[Object modeling scripts]
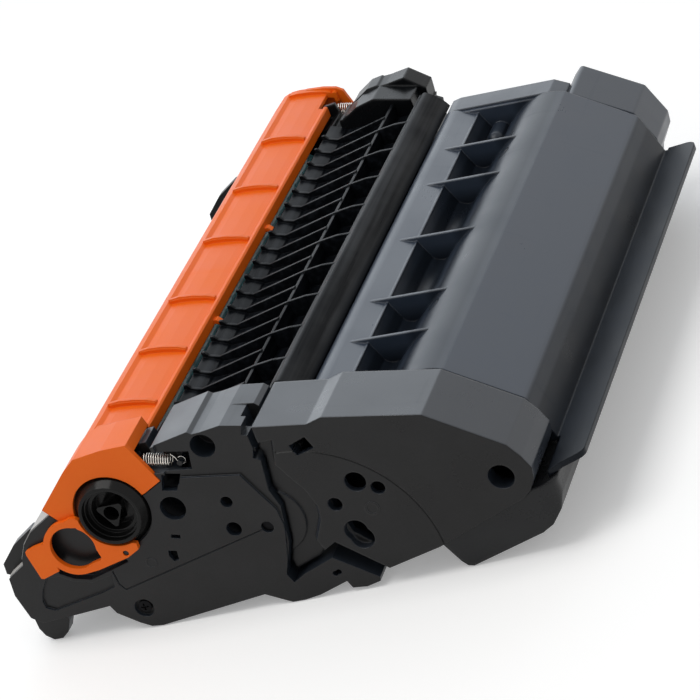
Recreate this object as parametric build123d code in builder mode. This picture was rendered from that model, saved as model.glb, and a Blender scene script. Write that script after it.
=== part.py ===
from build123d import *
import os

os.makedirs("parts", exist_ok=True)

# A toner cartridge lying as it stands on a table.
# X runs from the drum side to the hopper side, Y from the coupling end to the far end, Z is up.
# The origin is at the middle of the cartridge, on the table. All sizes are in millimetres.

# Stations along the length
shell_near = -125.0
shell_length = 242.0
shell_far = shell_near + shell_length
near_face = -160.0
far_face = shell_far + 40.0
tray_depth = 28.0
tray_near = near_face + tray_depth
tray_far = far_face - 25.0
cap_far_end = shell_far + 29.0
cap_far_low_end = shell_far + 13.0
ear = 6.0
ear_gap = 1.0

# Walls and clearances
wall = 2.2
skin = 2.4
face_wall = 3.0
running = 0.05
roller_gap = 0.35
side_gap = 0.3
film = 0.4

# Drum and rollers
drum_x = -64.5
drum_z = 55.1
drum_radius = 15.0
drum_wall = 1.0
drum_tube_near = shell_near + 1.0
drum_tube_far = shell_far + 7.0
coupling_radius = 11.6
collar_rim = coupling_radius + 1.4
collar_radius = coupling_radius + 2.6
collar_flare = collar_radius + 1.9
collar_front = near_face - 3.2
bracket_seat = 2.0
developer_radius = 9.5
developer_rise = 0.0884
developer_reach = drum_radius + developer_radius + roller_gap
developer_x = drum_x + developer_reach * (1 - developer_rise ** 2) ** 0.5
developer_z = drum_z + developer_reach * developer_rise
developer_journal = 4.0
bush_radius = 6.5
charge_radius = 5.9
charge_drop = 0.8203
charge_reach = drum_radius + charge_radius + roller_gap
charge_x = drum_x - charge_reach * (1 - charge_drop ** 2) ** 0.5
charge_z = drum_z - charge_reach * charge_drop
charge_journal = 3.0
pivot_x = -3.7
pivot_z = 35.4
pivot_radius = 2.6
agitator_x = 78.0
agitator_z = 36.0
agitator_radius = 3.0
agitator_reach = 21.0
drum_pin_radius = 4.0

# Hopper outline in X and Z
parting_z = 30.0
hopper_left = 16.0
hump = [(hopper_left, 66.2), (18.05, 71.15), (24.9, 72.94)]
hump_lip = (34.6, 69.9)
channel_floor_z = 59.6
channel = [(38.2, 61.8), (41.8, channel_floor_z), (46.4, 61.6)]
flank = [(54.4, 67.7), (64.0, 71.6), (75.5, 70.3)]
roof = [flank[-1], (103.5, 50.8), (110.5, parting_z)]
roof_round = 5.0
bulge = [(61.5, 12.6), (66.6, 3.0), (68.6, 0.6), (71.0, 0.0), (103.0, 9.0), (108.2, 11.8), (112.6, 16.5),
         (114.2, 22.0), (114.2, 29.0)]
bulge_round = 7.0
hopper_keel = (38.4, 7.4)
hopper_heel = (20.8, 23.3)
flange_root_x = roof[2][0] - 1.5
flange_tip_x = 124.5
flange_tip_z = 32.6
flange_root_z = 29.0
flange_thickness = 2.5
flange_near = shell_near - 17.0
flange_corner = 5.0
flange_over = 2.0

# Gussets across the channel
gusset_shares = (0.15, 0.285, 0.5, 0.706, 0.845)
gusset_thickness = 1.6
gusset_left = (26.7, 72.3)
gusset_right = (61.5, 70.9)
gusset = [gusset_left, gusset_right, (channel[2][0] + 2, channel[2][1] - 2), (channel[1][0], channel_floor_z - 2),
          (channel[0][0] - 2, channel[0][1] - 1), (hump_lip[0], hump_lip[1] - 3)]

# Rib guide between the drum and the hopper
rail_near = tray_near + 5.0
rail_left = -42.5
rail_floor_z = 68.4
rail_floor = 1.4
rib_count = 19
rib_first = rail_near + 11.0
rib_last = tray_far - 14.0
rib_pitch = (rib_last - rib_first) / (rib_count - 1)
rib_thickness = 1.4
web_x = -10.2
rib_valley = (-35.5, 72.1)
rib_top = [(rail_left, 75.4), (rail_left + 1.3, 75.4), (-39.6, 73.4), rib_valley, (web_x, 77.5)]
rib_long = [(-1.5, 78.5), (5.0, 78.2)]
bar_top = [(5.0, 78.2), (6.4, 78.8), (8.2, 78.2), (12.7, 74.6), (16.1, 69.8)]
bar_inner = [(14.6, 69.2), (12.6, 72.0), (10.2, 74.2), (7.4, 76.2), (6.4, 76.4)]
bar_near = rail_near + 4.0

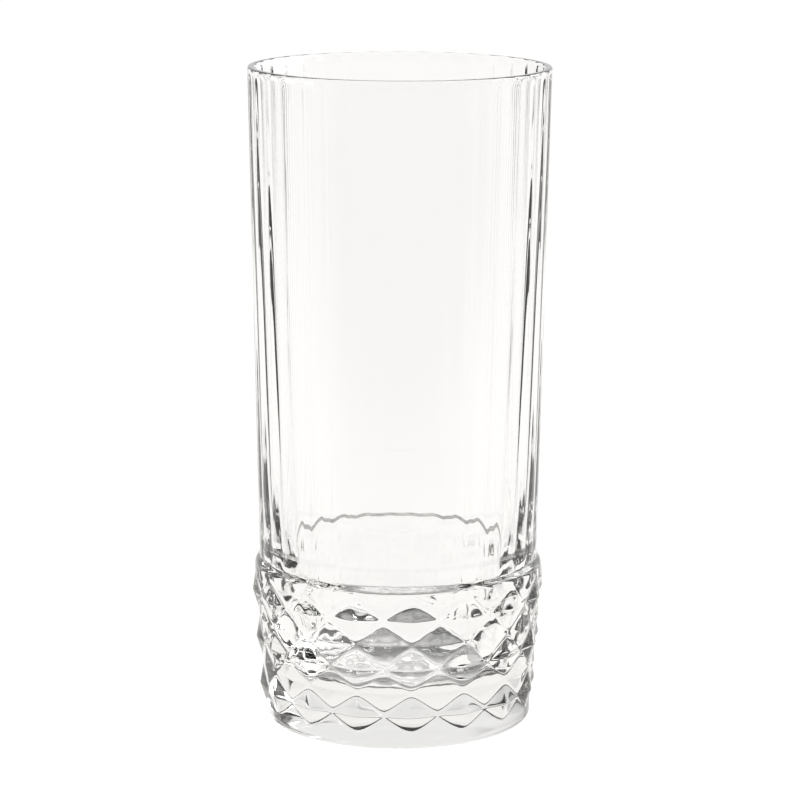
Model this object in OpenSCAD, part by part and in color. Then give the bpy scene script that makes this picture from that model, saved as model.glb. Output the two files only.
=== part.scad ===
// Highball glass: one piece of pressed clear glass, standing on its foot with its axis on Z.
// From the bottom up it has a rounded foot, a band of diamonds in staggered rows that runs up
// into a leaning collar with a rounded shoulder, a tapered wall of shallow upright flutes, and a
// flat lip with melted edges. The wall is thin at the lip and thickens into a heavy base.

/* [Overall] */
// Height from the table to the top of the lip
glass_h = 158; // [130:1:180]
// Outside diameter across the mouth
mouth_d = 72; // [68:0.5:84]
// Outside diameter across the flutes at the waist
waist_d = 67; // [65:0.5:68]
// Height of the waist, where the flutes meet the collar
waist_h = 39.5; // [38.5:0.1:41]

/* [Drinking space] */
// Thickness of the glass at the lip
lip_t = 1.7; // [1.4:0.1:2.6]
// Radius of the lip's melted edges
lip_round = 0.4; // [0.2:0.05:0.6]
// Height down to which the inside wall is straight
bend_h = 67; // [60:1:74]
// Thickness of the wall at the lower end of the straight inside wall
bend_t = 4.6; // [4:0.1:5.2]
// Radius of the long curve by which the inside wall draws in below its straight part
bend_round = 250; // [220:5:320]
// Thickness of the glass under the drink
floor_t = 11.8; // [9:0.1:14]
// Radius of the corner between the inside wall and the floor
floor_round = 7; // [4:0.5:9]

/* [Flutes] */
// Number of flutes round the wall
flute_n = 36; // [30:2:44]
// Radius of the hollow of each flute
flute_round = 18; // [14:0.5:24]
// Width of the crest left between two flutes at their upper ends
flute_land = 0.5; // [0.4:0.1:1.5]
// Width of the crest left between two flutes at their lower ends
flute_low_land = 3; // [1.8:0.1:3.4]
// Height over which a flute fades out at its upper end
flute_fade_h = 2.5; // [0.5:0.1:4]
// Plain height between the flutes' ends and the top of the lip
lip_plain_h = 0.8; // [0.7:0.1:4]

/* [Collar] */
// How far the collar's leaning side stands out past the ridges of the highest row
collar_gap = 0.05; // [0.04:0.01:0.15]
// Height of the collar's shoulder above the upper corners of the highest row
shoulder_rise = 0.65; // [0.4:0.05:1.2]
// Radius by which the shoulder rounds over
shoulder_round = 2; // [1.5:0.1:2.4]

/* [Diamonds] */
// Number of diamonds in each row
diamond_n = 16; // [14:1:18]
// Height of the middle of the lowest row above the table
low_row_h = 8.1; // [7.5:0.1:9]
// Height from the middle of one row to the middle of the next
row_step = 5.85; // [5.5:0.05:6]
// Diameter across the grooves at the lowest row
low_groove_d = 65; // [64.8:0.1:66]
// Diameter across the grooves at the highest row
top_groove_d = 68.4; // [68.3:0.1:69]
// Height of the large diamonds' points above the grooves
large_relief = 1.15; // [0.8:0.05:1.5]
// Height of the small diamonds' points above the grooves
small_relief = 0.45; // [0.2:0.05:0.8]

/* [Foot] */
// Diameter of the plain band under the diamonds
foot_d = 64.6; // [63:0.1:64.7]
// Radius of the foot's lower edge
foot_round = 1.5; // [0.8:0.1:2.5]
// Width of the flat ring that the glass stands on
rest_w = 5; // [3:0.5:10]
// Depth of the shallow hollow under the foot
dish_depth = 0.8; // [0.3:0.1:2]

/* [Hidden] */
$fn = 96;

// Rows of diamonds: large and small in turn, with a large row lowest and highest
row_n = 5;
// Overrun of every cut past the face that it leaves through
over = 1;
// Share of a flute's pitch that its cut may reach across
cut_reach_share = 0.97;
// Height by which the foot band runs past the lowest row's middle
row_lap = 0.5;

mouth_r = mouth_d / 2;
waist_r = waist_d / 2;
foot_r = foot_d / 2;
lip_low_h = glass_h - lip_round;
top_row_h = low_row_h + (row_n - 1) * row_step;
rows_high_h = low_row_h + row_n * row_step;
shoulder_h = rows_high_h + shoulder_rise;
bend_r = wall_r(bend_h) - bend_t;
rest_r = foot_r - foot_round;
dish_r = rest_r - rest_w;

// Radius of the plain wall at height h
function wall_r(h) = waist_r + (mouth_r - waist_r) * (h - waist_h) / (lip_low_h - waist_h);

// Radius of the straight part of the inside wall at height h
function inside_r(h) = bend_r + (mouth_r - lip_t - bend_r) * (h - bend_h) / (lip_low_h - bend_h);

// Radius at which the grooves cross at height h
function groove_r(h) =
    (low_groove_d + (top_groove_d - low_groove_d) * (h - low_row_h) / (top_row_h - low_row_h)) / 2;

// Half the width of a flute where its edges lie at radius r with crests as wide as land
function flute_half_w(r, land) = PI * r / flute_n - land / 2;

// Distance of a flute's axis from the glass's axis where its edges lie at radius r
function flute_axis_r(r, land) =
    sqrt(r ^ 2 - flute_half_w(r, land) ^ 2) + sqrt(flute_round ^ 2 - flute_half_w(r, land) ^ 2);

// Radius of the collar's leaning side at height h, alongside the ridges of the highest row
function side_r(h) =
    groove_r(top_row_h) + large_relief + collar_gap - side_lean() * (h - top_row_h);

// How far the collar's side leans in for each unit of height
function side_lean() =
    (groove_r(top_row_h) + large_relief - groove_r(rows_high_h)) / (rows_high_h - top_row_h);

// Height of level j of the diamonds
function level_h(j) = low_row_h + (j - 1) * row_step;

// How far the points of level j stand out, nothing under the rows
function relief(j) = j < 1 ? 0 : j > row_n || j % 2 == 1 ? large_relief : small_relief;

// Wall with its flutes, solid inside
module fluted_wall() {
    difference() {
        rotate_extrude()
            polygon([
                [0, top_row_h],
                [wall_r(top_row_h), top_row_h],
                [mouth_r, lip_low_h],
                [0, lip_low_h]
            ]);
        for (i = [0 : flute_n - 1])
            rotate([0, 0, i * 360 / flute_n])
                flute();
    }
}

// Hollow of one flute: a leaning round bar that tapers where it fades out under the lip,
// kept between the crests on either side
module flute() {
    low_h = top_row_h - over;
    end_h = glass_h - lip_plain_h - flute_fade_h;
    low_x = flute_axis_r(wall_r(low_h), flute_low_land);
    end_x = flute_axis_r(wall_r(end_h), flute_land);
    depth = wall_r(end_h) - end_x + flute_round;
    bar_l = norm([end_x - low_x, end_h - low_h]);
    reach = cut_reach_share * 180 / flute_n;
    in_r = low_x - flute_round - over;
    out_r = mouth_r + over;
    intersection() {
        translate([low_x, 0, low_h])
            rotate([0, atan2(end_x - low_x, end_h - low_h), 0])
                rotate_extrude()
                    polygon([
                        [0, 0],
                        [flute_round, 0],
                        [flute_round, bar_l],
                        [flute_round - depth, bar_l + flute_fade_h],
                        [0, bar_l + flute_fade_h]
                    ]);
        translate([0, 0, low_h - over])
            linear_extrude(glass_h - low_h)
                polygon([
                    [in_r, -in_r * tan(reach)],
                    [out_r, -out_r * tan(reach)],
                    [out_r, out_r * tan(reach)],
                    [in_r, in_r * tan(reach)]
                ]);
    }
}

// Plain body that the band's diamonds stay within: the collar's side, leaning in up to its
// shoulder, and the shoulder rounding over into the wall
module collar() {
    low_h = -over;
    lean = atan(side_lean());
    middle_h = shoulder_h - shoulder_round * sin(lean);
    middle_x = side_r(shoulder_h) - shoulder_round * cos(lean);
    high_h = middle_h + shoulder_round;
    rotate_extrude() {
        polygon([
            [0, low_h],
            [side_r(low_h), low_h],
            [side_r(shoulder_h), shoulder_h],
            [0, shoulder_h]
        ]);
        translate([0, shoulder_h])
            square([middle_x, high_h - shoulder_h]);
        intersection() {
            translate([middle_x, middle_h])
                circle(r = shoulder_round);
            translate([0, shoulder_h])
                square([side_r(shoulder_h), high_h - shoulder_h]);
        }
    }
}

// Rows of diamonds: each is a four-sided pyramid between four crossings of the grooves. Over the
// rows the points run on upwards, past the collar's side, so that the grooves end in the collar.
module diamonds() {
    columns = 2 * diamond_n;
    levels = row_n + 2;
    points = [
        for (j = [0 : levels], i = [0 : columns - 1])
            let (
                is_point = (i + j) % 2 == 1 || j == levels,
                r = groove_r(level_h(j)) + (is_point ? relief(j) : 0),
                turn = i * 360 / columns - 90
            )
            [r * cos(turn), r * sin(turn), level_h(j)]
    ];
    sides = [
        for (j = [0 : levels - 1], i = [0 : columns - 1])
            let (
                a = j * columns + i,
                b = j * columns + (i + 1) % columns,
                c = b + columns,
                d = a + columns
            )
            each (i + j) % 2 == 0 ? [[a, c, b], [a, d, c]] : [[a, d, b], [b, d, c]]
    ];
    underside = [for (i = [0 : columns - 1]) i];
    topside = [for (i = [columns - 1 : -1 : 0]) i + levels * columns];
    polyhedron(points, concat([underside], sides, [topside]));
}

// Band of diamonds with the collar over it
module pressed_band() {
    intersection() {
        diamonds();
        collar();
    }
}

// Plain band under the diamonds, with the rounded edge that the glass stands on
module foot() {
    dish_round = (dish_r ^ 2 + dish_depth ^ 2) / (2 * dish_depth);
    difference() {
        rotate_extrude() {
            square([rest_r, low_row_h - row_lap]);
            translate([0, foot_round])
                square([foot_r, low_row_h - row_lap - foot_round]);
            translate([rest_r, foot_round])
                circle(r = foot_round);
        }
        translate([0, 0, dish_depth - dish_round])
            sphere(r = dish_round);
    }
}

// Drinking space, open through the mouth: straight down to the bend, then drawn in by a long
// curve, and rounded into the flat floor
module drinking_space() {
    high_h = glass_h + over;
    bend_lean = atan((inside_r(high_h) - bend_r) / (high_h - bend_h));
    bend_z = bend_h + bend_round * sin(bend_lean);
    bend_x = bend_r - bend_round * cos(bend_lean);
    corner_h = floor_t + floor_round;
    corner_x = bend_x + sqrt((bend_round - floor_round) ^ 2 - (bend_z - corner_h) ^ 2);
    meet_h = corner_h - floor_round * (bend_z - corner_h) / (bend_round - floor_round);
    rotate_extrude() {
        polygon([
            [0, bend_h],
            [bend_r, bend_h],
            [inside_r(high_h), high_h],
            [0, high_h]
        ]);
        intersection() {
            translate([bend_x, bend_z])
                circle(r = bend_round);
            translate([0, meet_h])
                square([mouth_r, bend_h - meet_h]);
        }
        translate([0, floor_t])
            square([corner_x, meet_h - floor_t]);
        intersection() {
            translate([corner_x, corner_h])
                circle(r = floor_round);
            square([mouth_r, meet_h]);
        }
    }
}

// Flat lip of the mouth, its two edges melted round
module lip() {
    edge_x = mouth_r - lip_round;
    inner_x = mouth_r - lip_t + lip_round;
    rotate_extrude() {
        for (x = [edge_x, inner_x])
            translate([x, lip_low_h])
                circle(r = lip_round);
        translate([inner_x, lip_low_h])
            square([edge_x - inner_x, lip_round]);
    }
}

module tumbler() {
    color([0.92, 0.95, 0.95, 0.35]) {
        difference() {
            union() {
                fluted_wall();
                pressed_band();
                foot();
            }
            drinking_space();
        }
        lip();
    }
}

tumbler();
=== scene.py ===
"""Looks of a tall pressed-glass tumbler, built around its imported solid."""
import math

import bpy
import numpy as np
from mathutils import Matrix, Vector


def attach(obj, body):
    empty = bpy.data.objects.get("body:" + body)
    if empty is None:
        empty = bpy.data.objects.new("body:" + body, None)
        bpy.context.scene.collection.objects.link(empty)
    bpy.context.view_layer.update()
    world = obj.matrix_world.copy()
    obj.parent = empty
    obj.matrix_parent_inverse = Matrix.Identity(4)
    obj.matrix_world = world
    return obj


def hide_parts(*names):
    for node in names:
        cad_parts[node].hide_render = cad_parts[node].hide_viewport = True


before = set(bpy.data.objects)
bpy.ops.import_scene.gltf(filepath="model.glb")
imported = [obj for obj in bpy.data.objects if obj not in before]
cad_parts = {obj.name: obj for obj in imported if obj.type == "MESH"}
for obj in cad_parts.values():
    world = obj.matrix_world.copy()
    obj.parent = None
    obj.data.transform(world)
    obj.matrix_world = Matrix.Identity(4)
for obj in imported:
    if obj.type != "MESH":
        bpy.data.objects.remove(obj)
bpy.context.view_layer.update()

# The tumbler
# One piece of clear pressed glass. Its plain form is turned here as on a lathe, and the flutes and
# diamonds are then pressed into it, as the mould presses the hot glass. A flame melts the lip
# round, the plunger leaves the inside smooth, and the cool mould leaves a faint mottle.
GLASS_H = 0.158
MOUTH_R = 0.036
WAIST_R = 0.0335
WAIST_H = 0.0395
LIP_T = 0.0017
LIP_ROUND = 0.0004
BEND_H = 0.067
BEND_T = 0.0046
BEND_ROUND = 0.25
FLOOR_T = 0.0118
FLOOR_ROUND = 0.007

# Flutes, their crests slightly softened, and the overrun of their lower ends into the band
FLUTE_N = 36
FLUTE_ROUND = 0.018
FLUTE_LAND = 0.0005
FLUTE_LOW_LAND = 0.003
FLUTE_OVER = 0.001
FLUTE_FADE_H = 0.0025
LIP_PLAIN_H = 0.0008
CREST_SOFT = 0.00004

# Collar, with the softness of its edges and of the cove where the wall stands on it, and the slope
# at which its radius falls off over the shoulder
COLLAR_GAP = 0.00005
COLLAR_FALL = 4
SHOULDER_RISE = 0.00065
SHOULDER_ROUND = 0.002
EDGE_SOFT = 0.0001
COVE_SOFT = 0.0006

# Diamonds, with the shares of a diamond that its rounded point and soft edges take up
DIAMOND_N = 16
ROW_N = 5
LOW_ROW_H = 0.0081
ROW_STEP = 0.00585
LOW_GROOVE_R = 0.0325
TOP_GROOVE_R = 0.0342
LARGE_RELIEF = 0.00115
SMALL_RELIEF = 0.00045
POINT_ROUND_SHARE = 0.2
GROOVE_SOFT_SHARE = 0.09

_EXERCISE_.
Above are the lines; repeat exactly the ones from the line containing "Model this object" down to the line containing "a heavy base.", both inclusive.

_OUTPUT OF THE TASK_.
Model this object in OpenSCAD, part by part and in color. Then give the bpy scene script that makes this picture from that model, saved as model.glb. Output the two files only.
=== part.scad ===
// Highball glass: one piece of pressed clear glass, standing on its foot with its axis on Z.
// From the bottom up it has a rounded foot, a band of diamonds in staggered rows that runs up
// into a leaning collar with a rounded shoulder, a tapered wall of shallow upright flutes, and a
// flat lip with melted edges. The wall is thin at the lip and thickens into a heavy base.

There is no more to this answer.